Tip: If you’re looking for an affordable mortgage or want to check today’s mortgage rates in Massachusetts, you can explore the options available through Altgage. Comparing rates and loan programs can help you find a mortgage that fits your budget and long-term financial goals.
FAQs
1. Is Massachusetts a tax-friendly state for homeowners?
Massachusetts offers several tax benefits for homeowners, including deductions for mortgage interest, property taxes under federal rules, and state programs like the Senior Circuit Breaker Tax Credit.
2. Do Massachusetts homeowners qualify for property tax exemptions?
Yes.
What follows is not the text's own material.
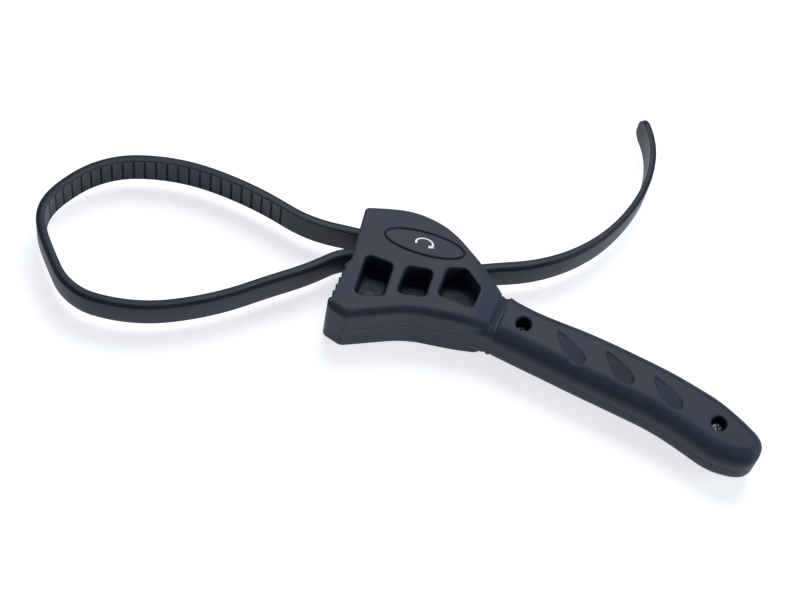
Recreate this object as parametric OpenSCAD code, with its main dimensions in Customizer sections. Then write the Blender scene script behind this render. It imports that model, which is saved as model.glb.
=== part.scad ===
// Rubber strap wrench for oil filters.
//
// A moulded head carries a tang, and two grip shells are screwed over the tang.
// The strap is pinned inside the head by its eye, goes round the filter and comes
// back through the running slot, so pulling the free tail closes the loop.
//
// Millimetres. The tool lies flat with +Z up. +X runs from the loop to the butt of
// the grip. The origin is on the head's lower face, which the tool rests on, on the rib
// between the first two pockets; the anchor pin stands straight across from it in Y.

/* [Head] */
// Thickness of the head, which stands on its lower face
head_h = 34; // [32:1:40]
// Rounding of the head's upper and lower edges
head_edge = 2.4; // [1:0.2:2.6]
// Depth of the three cored pockets, from each face
pocket_depth = 15; // [6:0.5:15.5]
// Corner radius of the cored pockets
pocket_r = 3; // [1:0.5:3.5]
// Teeth cut in the nose that bears on the filter
teeth = 5; // [3:1:5]
// Depth of a tooth
tooth_depth = 2; // [1:0.1:2.4]
// Half length of the oval badge plate
badge_a = 21.6; // [16:0.2:22]
// Half width of the oval badge plate
badge_b = 6.7; // [4:0.1:7]
// Thickness of the badge plate
badge_t = 1.2; // [0.8:0.1:2]
// Groove left round the badge plate
badge_gap = 0.8; // [0.4:0.1:1]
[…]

Many cities and towns in Massachusetts offer property tax exemptions for seniors, veterans, and individuals with disabilities. These exemptions are administered by local municipalities and may reduce the total property tax owed on a primary residence.
3. What is the Massachusetts Homestead Protection Act?
The Massachusetts Homestead Act allows homeowners to protect a portion of their home’s equity from creditors. Eligible homeowners can protect up to $500,000 in home equity by filing a Declaration of Homestead with the state.
4. Are there first-time homebuyer programs in Massachusetts?
Yes. Massachusetts offers several programs through the Massachusetts Housing Finance Agency (MassHousing) to help first-time buyers. These programs may include down payment assistance, affordable mortgage options, and homebuyer education resources.
5. Do Massachusetts homeowners get tax benefits for solar panels?
Yes. Massachusetts homeowners who install solar energy systems may qualify for federal clean energy tax credits and may also benefit from state programs like Solar Renewable Energy Certificates (SRECs) or other local incentives, depending on the installation.
6. Are home improvements tax-deductible in Massachusetts?
Most home improvements are not directly deductible, but improvements made for energy efficiency or renewable energy systems may qualify for federal tax credits. Additionally, certain improvements may increase the cost basis of the home, which can reduce capital gains tax when the property is sold.